The Shōnan Maru 2 (第二昭南丸, Daini Shōnan Maru) is a Japanese security vessel, operated by the Japanese Fisheries Agency.

==Sister ships==
The Shōnan Maru 2 has a sister ship, the Shōnan Maru. The Shōnan Maru was sold to the Misaki Fisheries High School and was replaced by the Yūshin Maru No. 3.

==Design and Appearance==
The Shōnan Maru 2 is similar in design and appearance to whale catchers used by the ICR such as the Yūshin Maru series, the primary external differences being the presence of a crane near the aft end of her superstructure used to launch and recover rigid-hulled inflatable boats (craft not carried aboard other ICR whale catchers), minor differences in the design of the bridge section and forward catwalk, and the absence of a structure on her prow used to recover fired harpoons. Originally, the Shōnan Maru 2 sported the same blue & white paint scheme as the ICR whale catchers, but in late 2011 she was repainted to an overall white scheme, the word "Research" on the side of her superstructure being replaced with "Government of Japan"

==Altercations with Sea Shepherd Conservation Society==
In late 2009, the Shōnan Maru 2 intercepted and pursued the MY Steve Irwin, being shown with a water cannon mounted on the bow in place of a harpoon. The ship trailed the Steve Irwin from a distance before closing in and engaging the Sea Shepherd vessel with water cannons and a long-range acoustic device (LRAD).

On January 6, 2010, the vessel was involved in a collision at sea with the MY Ady Gil, which was participating in Sea Shepherd operations against Japanese whaling in the Southern Ocean. Out of the crew of six from the Ady Gil, one New Zealand cameraman sustained broken ribs. The Ady Gil sank soon after. The third vessel at the location, Sea Shepherd's Bob Barker, as well as the Shōnan Maru 2, took footage of the incident. Video of the incident has been released by both Institute of Cetacean Research and Sea Shepherd Conservation Society.
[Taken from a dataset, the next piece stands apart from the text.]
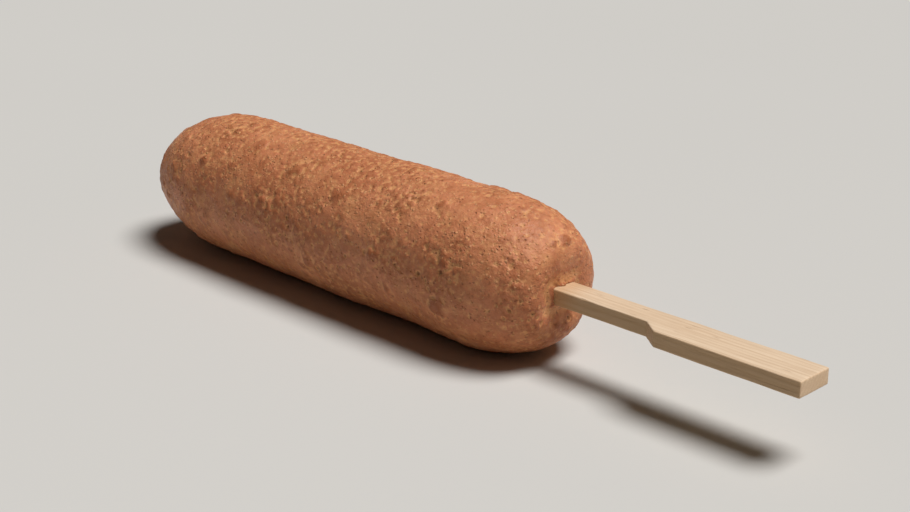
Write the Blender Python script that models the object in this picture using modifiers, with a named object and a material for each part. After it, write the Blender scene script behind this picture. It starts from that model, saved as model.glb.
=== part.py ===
"""Corn dog: a sausage dipped in corn batter and fried on a flat wooden stick, lying on its side.

Metres, +Z up. The long axis runs along X, the stick points to +X, and the origin is under the middle
of the whole, on the surface that it lies on. The stick lies flat, its stepped edge towards -Y.
"""

from math import cos, pi

import bmesh
import bpy
from mathutils import Matrix

# Battered body
BODY_RADIUS = 0.0197
BODY_LENGTH = 0.1540
FREE_END = 0.0290  # how far the rounded free end reaches past the straight flank
FREE_SHOULDER = 1.60  # 2 is an ellipse's shoulder, and less draws in earlier
FREE_BLUNTNESS = 2.60  # 2 is an ellipse's tip, and more is flatter
STICK_END = 0.0235
STICK_SHOULDER = 1.70
STICK_BLUNTNESS = 4.00
FLAT_DEPTH = 0.0007  # how much the batter gave where it lies
SWELL = 0.0010  # how far thick and thin batter stand apart, crest to hollow
SWELL_WIDTH = 0.0240

# Flat stick, cut from a thin board
STICK_THICKNESS = 0.0040
NECK_WIDTH = 0.0072
STEP = 0.0036  # how far the handle stands out past the neck, on one edge
STICK_OUT = 0.0704
STICK_INSIDE = 0.0760
NECK_OUT = 0.0268  # bare neck between the batter and the step
STEP_RUN = 0.0049
POINT_LENGTH = 0.0100
POINT_WIDTH = 0.0030
EDGE_ROUND = 0.0003

# Meshing and clearances
AROUND = 64
END_RINGS = 16
FLANK_RINGS = 26
SLOT_GAP = 0.0003
MERGE = 0.00002

# Places worked out from the dimensions above
WHOLE_LENGTH = BODY_LENGTH + STICK_OUT
FREE_TIP_X = -WHOLE_LENGTH / 2
MOUTH_X = FREE_TIP_X + BODY_LENGTH  # where the stick comes out of the batter
HANDLE_END_X = WHOLE_LENGTH / 2
AXIS_Z = BODY_RADIUS - FLAT_DEPTH

BATTER_COLOUR = (0.50, 0.20, 0.095, 1.0)
WOOD_COLOUR = (0.76, 0.57, 0.39, 1.0)


def clear_scene():
    for obj in list(bpy.data.objects):
        bpy.data.objects.remove(obj, do_unlink=True)


def new_collection(name, hidden=False):
    made = bpy.data.collections.new(name)
    made.hide_render = hidden
    bpy.context.scene.collection.children.link(made)
    return made


def material(name, colour, roughness):
    made = bpy.data.materials.new(name)
    made.use_nodes = True
    shader = made.node_tree.nodes["Principled BSDF"]
    shader.inputs["Base Color"].default_value = colour
    shader.inputs["Roughness"].default_value = roughness
    shader.inputs["Metallic"].default_value = 0.0
    return made


def add_object(name, mesh, collection):
    made = bpy.data.objects.new(name, mesh)
    collection.objects.link(made)
    return made


def rounded_end(reach, shoulder, bluntness):
    """(how far out, radius) from just past the flank to the tip, stepped evenly in angle."""
    points = []
    for i in range(1, END_RINGS + 1):
        share = cos(pi / 2 * i / END_RINGS) if i < END_RINGS else 0.0
        out = reach * (1 - share**bluntness) ** (1 / shoulder)
        points.append((out, BODY_RADIUS * share))
    return points


def body_profile():
    """(x, radius) down the outside of the body, from the stick's end to the free end."""
    stick_flank_x = MOUTH_X - STICK_END
    free_flank_x = FREE_TIP_X + FREE_END
    step = (stick_flank_x - free_flank_x) / FLANK_RINGS
    stick_end = rounded_end(STICK_END, STICK_SHOULDER, STICK_BLUNTNESS)
    free_end = rounded_end(FREE_END, FREE_SHOULDER, FREE_BLUNTNESS)
    return (
        [(stick_flank_x + out, radius) for out, radius in reversed(stick_end)]
        + [(stick_flank_x - step * i, BODY_RADIUS) for i in range(FLANK_RINGS + 1)]
        + [(free_flank_x - out, radius) for out, radius in free_end]
    )


def turn_about_axis(obj):
    """Spins an open profile into a solid about the object's own X axis."""
    screw = obj.modifiers.new("turn", "SCREW")
    screw.axis = "X"
    screw.steps = screw.render_steps = AROUND
    screw.use_merge_vertices = True
    screw.merge_threshold = MERGE
    screw.use_normal_calculate = True
    screw.use_smooth_shade = True


def swell(obj):
    """Thick and thin places in the hand-dipped batter."""
    noise = bpy.data.textures.new("thick_and_thin_batter", "CLOUDS")
    noise.noise_scale = SWELL_WIDTH
    noise.noise_depth = 0
    displace = obj.modifiers.new("swell", "DISPLACE")
    displace.texture = noise
    displace.texture_coords = "LOCAL"
    displace.strength = SWELL
    displace.mid_level = 0.5


def cut(obj, cutter):
    boolean = obj.modifiers.new(f"less_{cutter.name}", "BOOLEAN")
    boolean.operation = "DIFFERENCE"
    boolean.object = cutter
    boolean.solver = "EXACT"


def make_body(collection):
    points = [(x, 0.0, radius) for x, radius in body_profile()]
    mesh = bpy.data.meshes.new("battered_body")
    mesh.from_pydata(points, [(i, i + 1) for i in range(len(points) - 1)], [])
    body = add_object("battered_body", mesh, collection)
    body.location.z = AXIS_Z
    turn_about_axis(body)
    swell(body)
    return body


def stick_outline():
    """The stick seen from above, anticlockwise from its hidden point."""
    point_x = MOUTH_X - STICK_INSIDE
    far, near = NECK_WIDTH / 2, -NECK_WIDTH / 2
    step_x = MOUTH_X + NECK_OUT
    return [
        (point_x, POINT_WIDTH / 2),
        (point_x, -POINT_WIDTH / 2),
        (point_x + POINT_LENGTH, near),
        (step_x, near),
        (step_x + STEP_RUN, near - STEP),
        (HANDLE_END_X, near - STEP),
        (HANDLE_END_X, far),
        (point_x + POINT_LENGTH, far),
    ]


def flat_stick(name, collection, gap=0.0):
    """The outline cut through the board, grown by the gap on every side."""
    outline = bpy.data.curves.new(name, "CURVE")
    outline.dimensions = "2D"
    outline.fill_mode = "BOTH"
    outline.extrude = STICK_THICKNESS / 2 + gap
    outline.offset = gap
    spline = outline.splines.new("POLY")
    corners = stick_outline()
    spline.points.add(len(corners) - 1)
    for point, (x, y) in zip(spline.points, corners):
        point.co = (x, y, 0.0, 1.0)
    spline.use_cyclic_u = True
    blank = add_object(f"{name}_outline", outline, collection)
    bpy.context.view_layer.update()
    graph = bpy.context.evaluated_depsgraph_get()
    mesh = bpy.data.meshes.new_from_object(blank.evaluated_get(graph))
    mesh.name = name
    bpy.data.objects.remove(blank, do_unlink=True)
    weld = bmesh.new()
    weld.from_mesh(mesh)
    bmesh.ops.remove_doubles(weld, verts=weld.verts, dist=MERGE)
    bmesh.ops.dissolve_limit(weld, angle_limit=0.01, verts=weld.verts, edges=weld.edges)
    bmesh.ops.recalc_face_normals(weld, faces=weld.faces)
    weld.to_mesh(mesh)
    weld.free()
    made = add_object(name, mesh, collection)
    made.location.z = AXIS_Z
    return made


def make_stick(collection):
    stick = flat_stick("stick", collection)
    bevel = stick.modifiers.new("eased_edges", "BEVEL")
    bevel.width = EDGE_ROUND
    bevel.segments = 2
    bevel.limit_method = "ANGLE"
    return stick


def floor_block(collection):
    """A block whose top is the surface that the corn dog lies on."""
    mesh = bpy.data.meshes.new("lying_flat")
    block = bmesh.new()
    bmesh.ops.create_cube(block, size=1.0)
    depth = BODY_RADIUS
    bmesh.ops.transform(
        block,
        matrix=Matrix.Diagonal((2 * WHOLE_LENGTH, 4 * BODY_RADIUS, depth, 1.0)),
        verts=block.verts,
    )
    bmesh.ops.translate(block, vec=(0, 0, -depth / 2), verts=block.verts)
    block.to_mesh(mesh)
    block.free()
    return add_object("lying_flat", mesh, collection)


def as_cutter(obj):
    obj.hide_render = True
    obj.display_type = "WIRE"
    return obj


def main():
    clear_scene()
    parts = new_collection("corn_dog")
    cutters = new_collection("cutters", hidden=True)
    body = make_body(parts)
    stick = make_stick(parts)
    cut(body, as_cutter(flat_stick("stick_slot", cutters, gap=SLOT_GAP)))
    cut(body, as_cutter(floor_block(cutters)))
    body.data.materials.append(material("fried_batter", BATTER_COLOUR, 0.55))
    stick.data.materials.append(material("bare_wood", WOOD_COLOUR, 0.65))


main()
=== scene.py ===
"""Corn dog: fried crust and wooden stick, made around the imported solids.

Metres, +Z up. The corn dog lies along X with its stick towards +X, and the stick's step faces -Y.
"""

import random
from math import atan2, cos, exp, hypot, pi, radians, sin, sqrt

import bpy
import numpy as np
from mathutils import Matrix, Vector, kdtree
from mathutils.noise import fractal, noise as smooth_noise


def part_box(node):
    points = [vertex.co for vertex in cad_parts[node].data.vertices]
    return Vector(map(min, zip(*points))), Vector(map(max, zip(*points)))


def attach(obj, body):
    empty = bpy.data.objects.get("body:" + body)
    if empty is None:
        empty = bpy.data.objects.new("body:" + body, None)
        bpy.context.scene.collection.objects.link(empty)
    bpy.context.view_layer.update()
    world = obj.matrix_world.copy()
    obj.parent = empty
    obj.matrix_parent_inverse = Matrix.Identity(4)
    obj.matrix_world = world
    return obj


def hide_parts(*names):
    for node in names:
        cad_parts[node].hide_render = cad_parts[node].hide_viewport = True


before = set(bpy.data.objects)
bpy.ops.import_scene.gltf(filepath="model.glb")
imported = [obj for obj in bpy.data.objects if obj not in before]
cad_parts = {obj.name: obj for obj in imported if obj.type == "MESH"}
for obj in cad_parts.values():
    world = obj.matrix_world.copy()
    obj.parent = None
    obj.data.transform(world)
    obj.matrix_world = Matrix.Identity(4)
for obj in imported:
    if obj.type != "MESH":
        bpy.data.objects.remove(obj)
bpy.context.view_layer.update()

MM = 0.001

# Where the solids put the two pieces
BODY_LOW, BODY_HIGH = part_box("battered_body")
STICK_LOW, STICK_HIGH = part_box("stick")
AXIS_Z = (STICK_LOW.z + STICK_HIGH.z) / 2
HALF_LENGTH = STICK_HIGH.x

# Batter, to the dimensions of its solid
BODY_RADIUS = 19.7 * MM
BODY_LENGTH = 154.0 * MM
FREE_END = 29.0 * MM
FREE_SHOULDER = 1.60
FREE_BLUNTNESS = 2.60
STICK_END = 23.5 * MM
STICK_SHOULDER = 1.70
STICK_BLUNTNESS = 4.00
SWELL = 1.0 * MM
SWELL_WIDTH = 24 * MM
FREE_TIP_X = -HALF_LENGTH
MOUTH_X = FREE_TIP_X + BODY_LENGTH

# Crust
SPIN_STEPS = 128
END_RINGS = 24
FLANK_RINGS = 40
CRUST_GRID = 0.42 * MM
CRUST_TRIANGLES = 188_000
LUMP = 0.36 * MM
LUMP_WIDTH = 8 * MM
GRAIN = 0.16 * MM
GRAIN_WIDTH = 1.7 * MM
BLISTER_HEIGHT = 0.70 * MM
PEBBLE_HEIGHT = 0.34 * MM
PIT_DEPTH = 0.50 * MM
RAGGED = 0.45  # how far blisters, pebbles and pits depart from round
ROUGH_PATCH = 17 * MM  # how far apart rough and smooth stretches of skin lie
LIP_HEIGHT = 1.4 * MM
LIP_WIDTH = 1.0 * MM
LIP_TATTER = 1.5 * MM  # how far apart the nicks in the lip's edge lie
DIMPLE_DEPTH = 1.9 * MM  # how far the batter draws in round the stick, behind the lip
DIMPLE_WIDTH = 5.0 * MM
SLOT_GAP = 0.06 * MM
SPECK = 0.004 * MM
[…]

Both sides blamed each other, each stating that the other side miscalculated a maneuver. The New Zealand government expressed concern at the risk of human lives in the hostile environment, and it also repeated its opposition to whaling in the Sanctuary. A spokesman for the Institute of Cetacean Research said that Japan would continue to protect their operations "in whatever way it can" and that further clashes would be likely unless Sea Shepherd stopped its operations.

On January 9, 2010, Sea Shepherd lodged a piracy complaint against the captain and the crew of the Shōnan Maru 2 in the Dutch courts.

An investigation into the collision by the Australian Maritime Safety Authority (AMSA) was inconclusive and unable to assign blame for the collision. AMSA was unable to verify claims made by Sea Shepherd, while the Japanese government declined to participate with the investigation, saying any information it had might be needed for an inquiry by its own authorities.

On February 15, 2010, Peter Bethune, then member of the Sea Shepherd Conservation Society and the skipper of the Ady Gil, boarded the Shōnan Maru 2 without permission. He used a jet ski to approach the ship and then climbed onto its deck after cutting through an anti-boarding net that was draped around the hull. He presented the captain of the whaler with a claim for $3 million for damages that the Ady Gil had suffered. He was transported to Tokyo, where the Japan Coast Guard charged him with vessel invasion.

On January 7, 2012, three Australians from Forest Rescue boarded the Shōnan Maru 2 off the coast of Bunbury, Australia, within the Australian contiguous zone (16.2 miles from shore) without authorisation. The three suspects were detained on the vessel accordingly. The Australian government said on January 9 that it was negotiating for the release of the campaigners. On January 10, Japan and Australia reached an agreement to return the activists without charging them of any offense. The activists were then transferred to the Australian Customs and Border Protection Service vessel Ocean Protector.

==Seizure by Russia==
On 15 August 2014, the vessel and its crew were being held in Russia after it entered Russian territorial waters without permission. One week later, on 26 August 2014, Shōnan Maru No. 2 was allowed to leave Russia after paying a fine of 30,000 rubles ($830 USD).